● Data excerpt

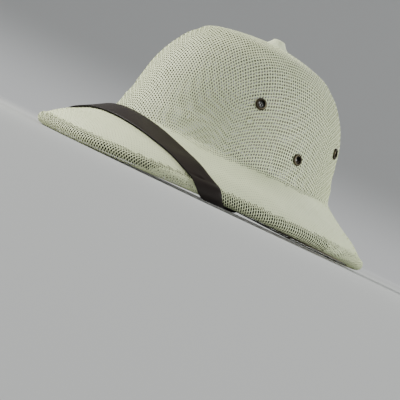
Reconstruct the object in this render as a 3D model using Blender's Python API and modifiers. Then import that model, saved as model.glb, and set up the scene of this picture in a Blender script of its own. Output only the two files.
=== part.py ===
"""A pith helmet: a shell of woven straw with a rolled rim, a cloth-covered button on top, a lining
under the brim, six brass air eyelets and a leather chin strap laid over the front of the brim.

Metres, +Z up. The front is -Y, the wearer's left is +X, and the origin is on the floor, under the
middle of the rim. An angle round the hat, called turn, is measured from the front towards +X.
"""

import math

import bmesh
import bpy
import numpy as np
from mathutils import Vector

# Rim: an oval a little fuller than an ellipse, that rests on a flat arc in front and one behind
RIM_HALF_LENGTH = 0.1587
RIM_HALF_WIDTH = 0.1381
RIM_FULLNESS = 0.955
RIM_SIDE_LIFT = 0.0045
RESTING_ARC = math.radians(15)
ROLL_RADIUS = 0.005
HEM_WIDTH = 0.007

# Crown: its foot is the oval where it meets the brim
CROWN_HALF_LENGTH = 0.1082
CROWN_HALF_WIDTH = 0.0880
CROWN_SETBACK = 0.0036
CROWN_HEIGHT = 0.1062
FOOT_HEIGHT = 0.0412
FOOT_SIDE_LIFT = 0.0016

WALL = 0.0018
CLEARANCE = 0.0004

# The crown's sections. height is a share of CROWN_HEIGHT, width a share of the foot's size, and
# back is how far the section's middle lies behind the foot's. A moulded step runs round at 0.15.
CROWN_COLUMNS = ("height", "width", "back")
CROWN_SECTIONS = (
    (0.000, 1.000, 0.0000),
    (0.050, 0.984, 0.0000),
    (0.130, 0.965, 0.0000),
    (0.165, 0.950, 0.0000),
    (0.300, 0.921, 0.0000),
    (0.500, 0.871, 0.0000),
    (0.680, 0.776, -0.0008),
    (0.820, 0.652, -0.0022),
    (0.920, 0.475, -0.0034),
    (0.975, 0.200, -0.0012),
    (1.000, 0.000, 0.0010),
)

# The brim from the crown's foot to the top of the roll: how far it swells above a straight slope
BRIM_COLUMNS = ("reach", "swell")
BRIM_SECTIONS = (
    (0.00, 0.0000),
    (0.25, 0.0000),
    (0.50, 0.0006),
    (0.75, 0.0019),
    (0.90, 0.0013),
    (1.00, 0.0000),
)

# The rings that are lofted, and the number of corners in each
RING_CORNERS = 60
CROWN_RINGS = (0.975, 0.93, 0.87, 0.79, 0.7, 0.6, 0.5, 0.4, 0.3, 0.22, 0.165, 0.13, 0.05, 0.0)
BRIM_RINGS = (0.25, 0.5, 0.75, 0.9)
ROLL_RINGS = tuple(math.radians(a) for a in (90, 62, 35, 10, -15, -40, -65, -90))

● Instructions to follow
Each line from the top of the material above through the line with "under the brim, six" must be echoed exactly, and no other line.

● Full solution
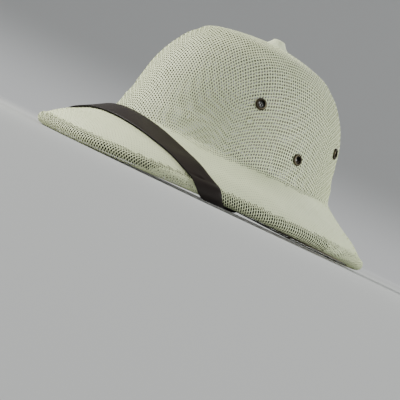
Reconstruct the object in this render as a 3D model using Blender's Python API and modifiers. Then import that model, saved as model.glb, and set up the scene of this picture in a Blender script of its own. Output only the two files.
=== part.py ===
"""A pith helmet: a shell of woven straw with a rolled rim, a cloth-covered button on top, a lining
under the brim, six brass air eyelets and a leather chin strap laid over the front of the brim.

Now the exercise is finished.